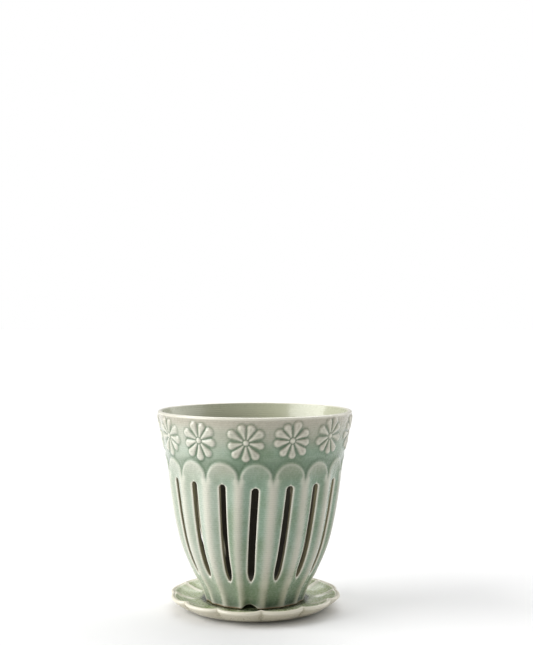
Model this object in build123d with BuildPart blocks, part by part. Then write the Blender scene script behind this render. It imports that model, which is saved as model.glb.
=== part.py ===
from build123d import *
import os
from math import atan, cos, degrees, hypot, pi, radians, sin, sqrt

# An orchid pot with air slots, standing in its petal-edged saucer. Millimetres, +Z up.
# The origin is on the ground at the saucer's centre, and the front is towards -Y.

# Pot, overall
rim_diameter = 166.0
foot_diameter = 84.0
pot_height = 160.0
wall = 5.5
overrun = 2.0

# The bare wall's outline, from foot to rim: shares of the pot's height, and of the way out
# from the foot's radius to the rim's
outline_shares = (
    (0.00, 0.00),
    (0.08, 0.11),
    (0.16, 0.28),
    (0.30, 0.505),
    (0.45, 0.645),
    (0.61, 0.74),
    (0.78, 0.815),
    (0.88, 0.885),
    (1.00, 1.00),
)
outline_spans = 12

# Rim
lip_thickness = 3.2
lip_taper = 14.0

# Flutes: arch-topped hollows with ridges between them
flute_count = 17
band_height = 34.0
ridge_relief = 1.5
ridge_land = 1.3
flute_hollow_at_foot = 27.0
flute_hollow_at_slot_top = 58.0
flute_hollow_at_arch = 100.0
flute_spans = 10

# Air slots, one in each flute
slot_width = 6.0
slot_point_width = 3.0
slot_point_length = 14.0
slot_rise = 25.0
slot_drop = 20.5

# Daisies round the band
daisy_count = 13
daisy_turn = -4.5
daisy_drop = 18.5
petal_count = 9
petal_tip_gap = 0.5
petal_start = 3.6
petal_width = 6.2
petal_root_width = 1.4
petal_relief = 1.5
petal_round = 0.9
boss_diameter = 4.8
boss_relief = 1.8
boss_round = 1.2

# Base of the pot
base_thickness = 6.0
foot_ring_width = 7.0
foot_recess = 4.5
notch_count = 4
notch_width = 13.0
notch_height = 4.0
drain_diameter = 14.0

# Saucer
saucer_diameter = 145.0
saucer_height = 13.8
seat_height = 7.5
seat_margin = 9.0
saucer_petals = 12
saucer_turn = 4.7
scallop_depth = 2.8
saucer_lip = 3.0
saucer_foot_diameter = 110.0
saucer_foot_width = 6.0
saucer_foot_height = 2.0

# The saucer's petals between its seat and its rim: shares of the way out, of the way up and of
# the scallops' depth, for the upper and the lower surface
dish_shares = ((0.0, 0.0, 0.1), (0.55, 0.38, 0.5), (1.0, 1.0, 1.0))
underside_shares = ((0.0, 0.0, 0.1), (0.55, 0.26, 0.4), (1.0, 1.0, 1.0))

rim_radius = rim_diameter / 2
bare_foot_radius = foot_diameter / 2 - ridge_relief
front = -pi / 2
flute_pitch = 2 * pi / flute_count
arch_top = pot_height - band_height
slot_top = arch_top - slot_drop
daisy_height = pot_height - daisy_drop
inner_floor = foot_recess + base_thickness
# the daisies' petals end just above the arches
petal_reach = band_height - daisy_drop - petal_tip_gap


def level(height):
    # a height above the pot's foot, as a height above the ground
    return seat_height + height


def outline_slope(index):
    # the outline's slope at one of its points, from the points on either side of it
    below, above = max(index - 1, 0), min(index + 1, len(outline_shares) - 1)
    (low_height, low_reach), (high_height, high_reach) = outline_shares[below], outline_shares[above]
    return (high_reach - low_reach) / (high_height - low_height)


def bare_radius(height):
    # the wall's outer radius at a height above the foot, without flutes or relief
    share = min(max(height / pot_height, 0), 1)
    index = sum(1 for knot, reach in outline_shares[1:-1] if share > knot)
    (low, start), (high, end) = outline_shares[index], outline_shares[index + 1]
    span = high - low
    t = (share - low) / span
    reach = (
        start * (1 + 2 * t) * (1 - t) ** 2
        + end * t**2 * (3 - 2 * t)
        + span * outline_slope(index) * t * (1 - t) ** 2
        - span * outline_slope(index + 1) * t**2 * (1 - t)
    )
    return bare_foot_radius + reach * (rim_radius - bare_foot_radius)


def wall_slope(height):
    # how far the wall leans out for each millimetre of height
    step = pot_height / outline_spans / 2
    above, below = min(height + step, pot_height), max(height - step, 0)
    return (bare_radius(above) - bare_radius(below)) / (above - below)


def inner_radius(height):
    # the wall keeps its thickness square to its slope, and narrows to the lip near the rim
    thickness = wall * hypot(1, wall_slope(height))
    narrowing = max(0, (height - pot_height + lip_taper) / lip_taper) ** 2
    return bare_radius(height) - thickness - narrowing * (lip_thickness - thickness)


def stations(bottom, top, spans):
    return [bottom + (top - bottom) * index / spans for index in range(spans + 1)]


# the arches are half circles as wide as a flute, so their feet meet on the ridges
arch_radius = (bare_radius(arch_top) + ridge_relief) * sin(flute_pitch / 2)
arch_spring = arch_top - arch_radius


def flute_section(height):
    # the hollow's radius of curvature, and how far its deepest line lies from the pot's axis
    ridge_radius = bare_radius(height) + ridge_relief
    if height < slot_top:
        share = max(height, 0) / slot_top
        hollow = flute_hollow_at_foot + share * (flute_hollow_at_slot_top - flute_hollow_at_foot)
    else:
        share = min((height - slot_top) / (arch_spring - slot_top), 1)
        hollow = flute_hollow_at_slot_top + share * (flute_hollow_at_arch - flute_hollow_at_slot_top)
    if height < arch_spring:
        half_width_squared = (ridge_radius * sin(flute_pitch / 2) - ridge_land) ** 2
    else:
        half_width_squared = (arch_radius - ridge_land) ** 2 - (height - arch_spring) ** 2
    depth = half_width_squared / 2 * (1 / ridge_radius + 1 / hollow)
    return hollow, ridge_radius - depth


def band_place(angle, height):
    # a plane that lies on the bare wall, facing outwards, with its y axis up the wall
    radius = bare_radius(height)
    lean = atan(wall_slope(height))
    outwards = (cos(angle) * cos(lean), sin(angle) * cos(lean), -sin(lean))
    return Plane(
        origin=(radius * cos(angle), radius * sin(angle), level(height)),
        x_dir=(-sin(angle), cos(angle), 0),
        z_dir=outwards,
    )


def upright(angle):
    # a vertical plane through the pot's axis, with its x axis pointing out at an angle
    return Plane(origin=(0, 0, 0), x_dir=(cos(angle), sin(angle), 0), z_dir=(sin(angle), -cos(angle), 0))


def petal_places():
    # every petal of every daisy lies on the wall at its own place, turned about its daisy's centre
    middle = (petal_start + petal_reach) / 2
    places = []
    for daisy in range(daisy_count):
        centre = front + radians(daisy_turn) + daisy * 2 * pi / daisy_count
        for petal_number in range(petal_count):
            turn = petal_number * 2 * pi / petal_count
            height = daisy_height - middle * cos(turn)
            angle = centre + middle * sin(turn) / bare_radius(daisy_height)
            places.append(Location(band_place(angle, height)) * Location((0, 0, 0), (0, 0, degrees(turn))))
    return places


def boss_places():
    centres = [front + radians(daisy_turn) + daisy * 2 * pi / daisy_count for daisy in range(daisy_count)]
    return [Location(band_place(angle, daisy_height)) for angle in centres]


def scalloped_outline(tip_radius, depth):
    # one arc for each petal, bulging from notch to notch past the circle that the notches lie on
    notch_radius = tip_radius - depth
    turn = front + radians(saucer_turn)
    for petal_number in range(saucer_petals):
        start, middle, end = (turn + (petal_number + part) * 2 * pi / saucer_petals for part in (0, 0.5, 1))
        ThreePointArc(
            (notch_radius * cos(start), notch_radius * sin(start)),
            (tip_radius * cos(middle), tip_radius * sin(middle)),
            (notch_radius * cos(end), notch_radius * sin(end)),
        )


recess_radius = bare_foot_radius - foot_ring_width
cutter_length = rim_radius - recess_radius + overrun
wedge_start = front - flute_pitch / 2

# One wedge of the pot's wall, with its rim, foot ring, flute and air slot
lip_start = pot_height - lip_thickness / 2
outer_stations = stations(0, lip_start, outline_spans)
inner_stations = stations(inner_floor, lip_start, outline_spans)
raised_stations = stations(0, arch_top + overrun, outline_spans)

with BuildPart() as arch:
    with BuildSketch(Plane.XZ.offset(recess_radius)):
        with Locations((0, level(arch_spring))):
            Circle(arch_radius)
            Rectangle(2 * arch_radius, arch_spring, align=(Align.CENTER, Align.MAX))
    extrude(amount=cutter_length)

with BuildPart() as arcade_wedge:
    with BuildSketch(upright(wedge_start)):
        with BuildLine():
            raised = Spline(*[(bare_radius(height) + ridge_relief, level(height)) for height in raised_stations])
            buried = Spline(*[(bare_radius(height) - wall / 2, level(height)) for height in raised_stations])
            Line(raised @ 0, buried @ 0)
            Line(raised @ 1, buried @ 1)
        make_face()
    revolve(axis=Axis.Z, revolution_arc=degrees(flute_pitch))
    add(arch.part, mode=Mode.INTERSECT)

# the flute is hollowed by a stack of arcs, each a little wider than the flute
with BuildPart() as flute_hollow:
    for height in stations(-overrun, arch_top + overrun, flute_spans):
        hollow, valley = flute_section(height)
        side = (bare_radius(height) + ridge_relief) * sin(flute_pitch / 2) + ridge_land
        edge = valley + hollow - sqrt(hollow**2 - side**2)
        with BuildSketch(Plane.XY.offset(level(height))):
            with BuildLine():
                ThreePointArc((-side, -edge), (0, -valley), (side, -edge))
                Polyline((side, -edge), (side, -edge - wall), (-side, -edge - wall), (-side, -edge))
            make_face()
    loft()

# the air slot is round at the top and drawn in to a blunt point at the bottom
with BuildPart() as slot:
    with BuildSketch(Plane.XZ.offset(recess_radius)):
        with Locations((0, level(slot_top - slot_width / 2)), (0, level(slot_rise + slot_point_length))):
            Circle(slot_width / 2)
        with Locations((0, level(slot_rise + slot_point_width / 2))):
            Circle(slot_point_width / 2)
        make_hull()
    extrude(amount=cutter_length)

with BuildPart() as pot_wedge:
    with BuildSketch(upright(wedge_start)):
        with BuildLine():
            outside = Spline(*[(bare_radius(height), level(height)) for height in outer_stations])
            inside = Spline(*[(inner_radius(height), level(height)) for height in inner_stations])
            lip_middle = ((bare_radius(lip_start) + inner_radius(lip_start)) / 2, level(pot_height))
            ThreePointArc(outside @ 1, lip_middle, inside @ 1)
            Polyline(
                inside @ 0,
                (recess_radius, level(inner_floor)),
                (recess_radius, level(0)),
                outside @ 0,
            )
        make_face()
    revolve(axis=Axis.Z, revolution_arc=degrees(flute_pitch))
    add(arcade_wedge.part)
    add(flute_hollow.part, mode=Mode.SUBTRACT)
    add(slot.part, mode=Mode.SUBTRACT)

# One petal and one boss of the daisies, pressed into the wall by half its thickness
with BuildPart() as petal:
    with BuildSketch(Plane.XY.offset(-wall / 2)):
        middle = (petal_start + petal_reach) / 2
        with Locations((0, middle - petal_reach + petal_width / 2)):
            Circle(petal_width / 2)
        with Locations((0, middle - petal_start - petal_root_width / 2)):
            Circle(petal_root_width / 2)
        make_hull()
    extrude(amount=wall / 2 + petal_relief)
    fillet(petal.faces().sort_by(Axis.Z)[-1].edges(), petal_round)

with BuildPart() as boss:
    with BuildSketch(Plane.XY.offset(-wall / 2)):
        Circle(boss_diameter / 2)
    extrude(amount=wall / 2 + boss_relief)
    fillet(boss.faces().sort_by(Axis.Z)[-1].edges(), boss_round)

with BuildPart() as daisies:
    with Locations(*petal_places()):
        add(petal.part)
    with Locations(*boss_places()):
        add(boss.part)

# One arched drainage notch under the foot
with BuildPart() as notch:
    with BuildSketch(Plane.XZ):
        with BuildLine():
            ThreePointArc(
                (-notch_width / 2, level(0)),
                (0, level(notch_height)),
                (notch_width / 2, level(0)),
            )
            Line((-notch_width / 2, level(0)), (notch_width / 2, level(0)))
        make_face()
    extrude(amount=foot_diameter)

with BuildPart() as pot:
    with PolarLocations(0, flute_count):
        add(pot_wedge.part)
    with BuildSketch(Plane.XY.offset(level(foot_recess))):
        Circle(recess_radius)
        Circle(drain_diameter / 2, mode=Mode.SUBTRACT)
    extrude(amount=base_thickness)
    with PolarLocations(0, notch_count):
        add(notch.part, mode=Mode.SUBTRACT)
    add(daisies.part)
pot.part.label = "pot"

# Saucer
saucer_radius = saucer_diameter / 2
seat_radius = foot_diameter / 2 + seat_margin
saucer_foot_radius = saucer_foot_diameter / 2

with BuildPart() as dish_hollow:
    for out_share, up_share, depth_share in dish_shares:
        height = seat_height + up_share * (saucer_height - seat_height)
        tip_radius = seat_radius + out_share * (saucer_radius - saucer_lip - seat_radius)
        with BuildSketch(Plane.XY.offset(height)):
            with BuildLine():
                scalloped_outline(tip_radius, depth_share * scallop_depth)
            make_face()
    loft()

with BuildPart() as saucer:
    for out_share, up_share, depth_share in underside_shares:
        height = saucer_foot_height + up_share * (saucer_height - saucer_foot_height)
        tip_radius = saucer_foot_radius + out_share * (saucer_radius - saucer_foot_radius)
        with BuildSketch(Plane.XY.offset(height)):
            with BuildLine():
                scalloped_outline(tip_radius, depth_share * scallop_depth)
            make_face()
    loft()
    with BuildSketch(Plane.XY):
        Circle(saucer_foot_radius - scallop_depth)
        Circle(saucer_foot_radius - scallop_depth - saucer_foot_width, mode=Mode.SUBTRACT)
    extrude(amount=(saucer_foot_height + seat_height) / 2)
    add(dish_hollow.part, mode=Mode.SUBTRACT)
saucer.part.label = "saucer"

os.makedirs("parts", exist_ok=True)
export_step(pot.part, "parts/pot.step")
export_step(saucer.part, "parts/saucer.step")
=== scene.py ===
import math
import bmesh
import bpy
from mathutils import Matrix, Vector


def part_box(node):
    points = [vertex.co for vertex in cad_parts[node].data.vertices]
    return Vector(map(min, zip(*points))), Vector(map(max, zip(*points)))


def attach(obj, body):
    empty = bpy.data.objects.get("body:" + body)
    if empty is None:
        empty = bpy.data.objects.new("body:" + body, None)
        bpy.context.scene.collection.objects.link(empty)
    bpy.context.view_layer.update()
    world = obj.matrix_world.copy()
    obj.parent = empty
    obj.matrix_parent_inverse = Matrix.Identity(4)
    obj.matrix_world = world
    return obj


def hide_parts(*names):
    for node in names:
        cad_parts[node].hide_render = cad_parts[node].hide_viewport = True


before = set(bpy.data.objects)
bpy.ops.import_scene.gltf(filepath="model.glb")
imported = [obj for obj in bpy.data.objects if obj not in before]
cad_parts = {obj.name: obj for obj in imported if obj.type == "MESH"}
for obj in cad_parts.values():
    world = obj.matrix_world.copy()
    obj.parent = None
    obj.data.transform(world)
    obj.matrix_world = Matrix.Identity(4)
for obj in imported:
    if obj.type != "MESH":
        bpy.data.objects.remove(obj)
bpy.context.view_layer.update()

metres = 0.001
millimetres = 1 / metres
potLow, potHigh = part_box("pot")
saucerLow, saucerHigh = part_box("saucer")
boxGap = 0.1  # how far the rim keeps inside the solids' box
hair = 0.01  # what counts as nothing, in millimetres and in shares of a flute
hairTurn = 0.001  # and in radians


def ease(x):
    x = min(max(x, 0.0), 1.0)
    return x * x * (3 - 2 * x)


def between(low, high, share):
    return low + (high - low) * share


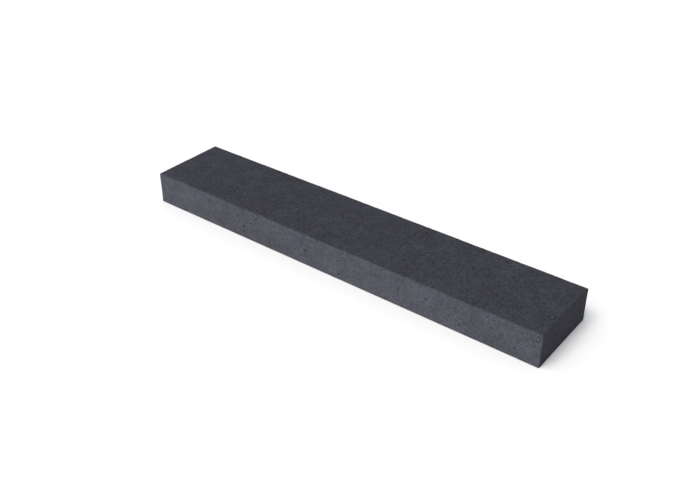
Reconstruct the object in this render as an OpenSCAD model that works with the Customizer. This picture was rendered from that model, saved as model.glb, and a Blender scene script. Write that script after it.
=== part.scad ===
// Concrete step block: a long solid block, cast in one piece, laid on a bed to make one step of a stair.
// Frame: origin at the middle of the bed (underside). X runs along the step, Y from the riser (front) to the
// back, Z up. The riser is at -Y and the tread is the top face.

/* [Block] */
// Length of the step
block_length = 2000; // [500:50:2500]
// Depth of the tread, from riser to back
block_depth = 370; // [200:5:600]
// Rise of the step, from bed to tread
block_height = 150; // [80:5:250]

/* [Arrises] */
// Radius of the edges round the tread and of the upright edges
arris_r = 5; // [1:0.5:15]
// Radius of the edges round the bed
bed_arris_r = 3; // [1:0.5:15]

/* [Finish] */
// Colour of the through-dyed concrete, red, green and blue from 0 to 1
concrete_rgb = [0.27, 0.275, 0.30];

/* [Hidden] */
$fn = 48;
// How far each profile runs past the block, so that no two cutting faces coincide
over = 10;

// Rectangle centred on X from the line y = 0 up, with one radius at its two lower corners and another at its
// two upper corners.
module rounded_profile(width, height, lower_r, upper_r) {
    union() {
        polygon([
            [-width / 2 + lower_r, 0],
            [width / 2 - lower_r, 0],
            [width / 2, lower_r],
            [width / 2, height - upper_r],
            [width / 2 - upper_r, height],
            [-width / 2 + upper_r, height],
            [-width / 2, height - upper_r],
            [-width / 2, lower_r]
        ]);
        for (s = [-1, 1]) {
            translate([s * (width / 2 - lower_r), lower_r]) circle(r = lower_r);
            translate([s * (width / 2 - upper_r), height - upper_r]) circle(r = upper_r);
        }
    }
}

// The block seen from its end, run along X.
module end_section() {
    rotate([90, 0, 90])
        translate([0, 0, -block_length / 2 - over])
            linear_extrude(height = block_length + 2 * over)
                rounded_profile(block_depth, block_height, bed_arris_r, arris_r);
}

// The block seen from its front, run along Y.
module front_section() {
    rotate([90, 0, 0])
        translate([0, 0, -block_depth / 2 - over])
            linear_extrude(height = block_depth + 2 * over)
                rounded_profile(block_length, block_height, bed_arris_r, arris_r);
}

// The block seen from above, run along Z.
module plan_section() {
    translate([0, 0, -over])
        linear_extrude(height = block_height + 2 * over)
            translate([0, -block_depth / 2])
                rounded_profile(block_length, block_depth, arris_r, arris_r);
}

// One solid casting: what the three sections have in common, so every edge has its true radius.
module step_block() {
    color(concrete_rgb)
        intersection() {
            end_section();
            front_section();
            plan_section();
        }
}

step_block();
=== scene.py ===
import math

import bpy
import numpy as np
from mathutils import Matrix, Vector, noise
from mathutils.geometry import delaunay_2d_cdt


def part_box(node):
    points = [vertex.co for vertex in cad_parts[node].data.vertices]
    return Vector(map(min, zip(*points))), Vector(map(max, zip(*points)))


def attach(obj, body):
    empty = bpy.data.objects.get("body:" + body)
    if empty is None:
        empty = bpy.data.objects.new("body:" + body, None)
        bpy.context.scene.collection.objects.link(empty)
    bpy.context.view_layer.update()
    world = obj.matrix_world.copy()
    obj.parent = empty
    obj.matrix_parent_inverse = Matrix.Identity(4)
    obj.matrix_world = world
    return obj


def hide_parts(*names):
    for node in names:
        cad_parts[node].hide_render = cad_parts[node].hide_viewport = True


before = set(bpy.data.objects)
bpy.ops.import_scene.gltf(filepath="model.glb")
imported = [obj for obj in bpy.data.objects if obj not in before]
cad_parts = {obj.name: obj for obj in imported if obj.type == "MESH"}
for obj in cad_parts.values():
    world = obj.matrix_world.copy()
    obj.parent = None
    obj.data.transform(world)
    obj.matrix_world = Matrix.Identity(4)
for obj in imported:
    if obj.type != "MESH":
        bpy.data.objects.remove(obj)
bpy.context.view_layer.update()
scene = bpy.context.scene
lo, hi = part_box("step_block")

# ------------------------------------------------------------------ camera
# The view: turned 38.2 degrees to the right of square-on, 32.4 degrees above the floor, 3.8 m away.
AZ, EL, ROLL = math.radians(38.249), math.radians(32.381), math.radians(-0.256)
DIST, TX, TY, FOCAL_PX = 1.8766 * 2, 0.0391 * 2, 0.0645 * 2, 891.6

aim = Vector((0.0, lo.y, 0.0))
back = Vector((math.sin(AZ) * math.cos(EL), -math.cos(AZ) * math.cos(EL), math.sin(EL)))
right = Vector((math.cos(AZ), math.sin(AZ), 0.0))
up = back.cross(right)
place = aim + back * DIST + right * TX + up * TY
r2 = right * math.cos(ROLL) + up * math.sin(ROLL)
u2 = up * math.cos(ROLL) - right * math.sin(ROLL)
lens = bpy.data.cameras.new("camera")
lens.sensor_width = 36.0
lens.lens = 36.0 * FOCAL_PX / 686.0
lens.clip_start, lens.clip_end = 0.05, 500.0
camera = bpy.data.objects.new("camera", lens)
scene.collection.objects.link(camera)
camera.matrix_world = Matrix((
    (r2.x, u2.x, back.x, place.x),
    (r2.y, u2.y, back.y, place.y),
    (r2.z, u2.z, back.z, place.z),
    (0.0, 0.0, 0.0, 1.0),
))
scene.camera = camera


# ------------------------------------------------------------------ the cast block, worked in millimetres about its centre
HALF = np.array([hi.x - lo.x, hi.y - lo.y, hi.z - lo.z]) * 500.0
CENTRE = np.array([hi.x + lo.x, hi.y + lo.y, hi.z + lo.z]) * 0.5
R, BED_R = 5.0, 3.0  # radius of the arrises round the tread and of the upright ones, and of those round the bed
TAPER = 30.0  # over this height the upright arrises widen from BED_R to R
GUARD = 0.5  # a flat row just inside each arris, so that its shading stops there
STEP = 5.0  # spacing of the points along an arris
GRID = 13.0  # spacing of the points on the open faces
ARC = [0.0] + [1 - math.tan(math.radians(a)) for a in (36, 27, 18, 9)] + [1.0]
rng = np.random.default_rng(20)

# name, normal axis and sign, then the axis and sign of u and of v, with u x v = normal
FACES = [
    ("tread", 2, 1, 0, 1, 1, 1),
    ("bed", 2, -1, 0, 1, 1, -1),
    ("riser", 1, -1, 0, 1, 2, 1),
    ("back", 1, 1, 0, -1, 2, 1),
    ("left", 0, -1, 1, -1, 2, 1),
    ("right", 0, 1, 1, 1, 2, 1),
]


def radius_at(z):
    """Radius of the arrises at a height measured from the middle of the block."""
    t = np.clip((np.asarray(z) + HALF[2] - BED_R) / TAPER, 0, 1)
    return BED_R + (R - BED_R) * t * t * (3 - 2 * t)


def rows(r):
    """Distances from an arris of that radius at which its rows of points lie."""
    return [r * q for q in ARC] + [r + GUARD]


def field(p, size, seed, octaves=2):
    """Smooth noise of about -1 to 1 with features of that size in mm, at each row of p."""
    out = np.empty(len(p))
    shift = Vector((seed * 17.13, seed * 5.71, seed * 11.37))
    for i, c in enumerate(p):
        v = Vector((c[0] / size, c[1] / size, c[2] / size)) + shift
        n = noise.noise(v)
        if octaves > 1:
            n = (n + 0.5 * noise.noise(v * 2.03)) / 1.2
        out[i] = n
    return out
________
# THE TASK
Quote the listing above from its first line to the line with "lip_taper = 14.0", inclusive, and add nothing.

# THE COMPLETED TASK
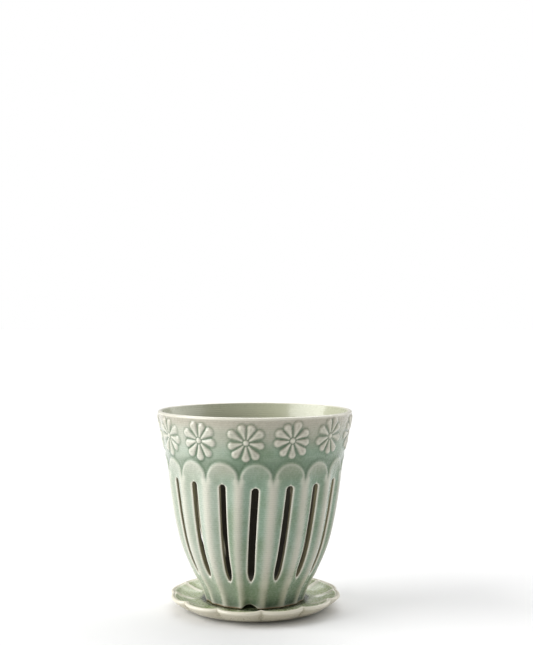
Model this object in build123d with BuildPart blocks, part by part. Then write the Blender scene script behind this render. It imports that model, which is saved as model.glb.
=== part.py ===
from build123d import *
import os
from math import atan, cos, degrees, hypot, pi, radians, sin, sqrt

# An orchid pot with air slots, standing in its petal-edged saucer. Millimetres, +Z up.
# The origin is on the ground at the saucer's centre, and the front is towards -Y.

# Pot, overall
rim_diameter = 166.0
foot_diameter = 84.0
pot_height = 160.0
wall = 5.5
overrun = 2.0

# The bare wall's outline, from foot to rim: shares of the pot's height, and of the way out
# from the foot's radius to the rim's
outline_shares = (
    (0.00, 0.00),
    (0.08, 0.11),
    (0.16, 0.28),
    (0.30, 0.505),
    (0.45, 0.645),
    (0.61, 0.74),
    (0.78, 0.815),
    (0.88, 0.885),
    (1.00, 1.00),
)
outline_spans = 12

# Rim
lip_thickness = 3.2
lip_taper = 14.0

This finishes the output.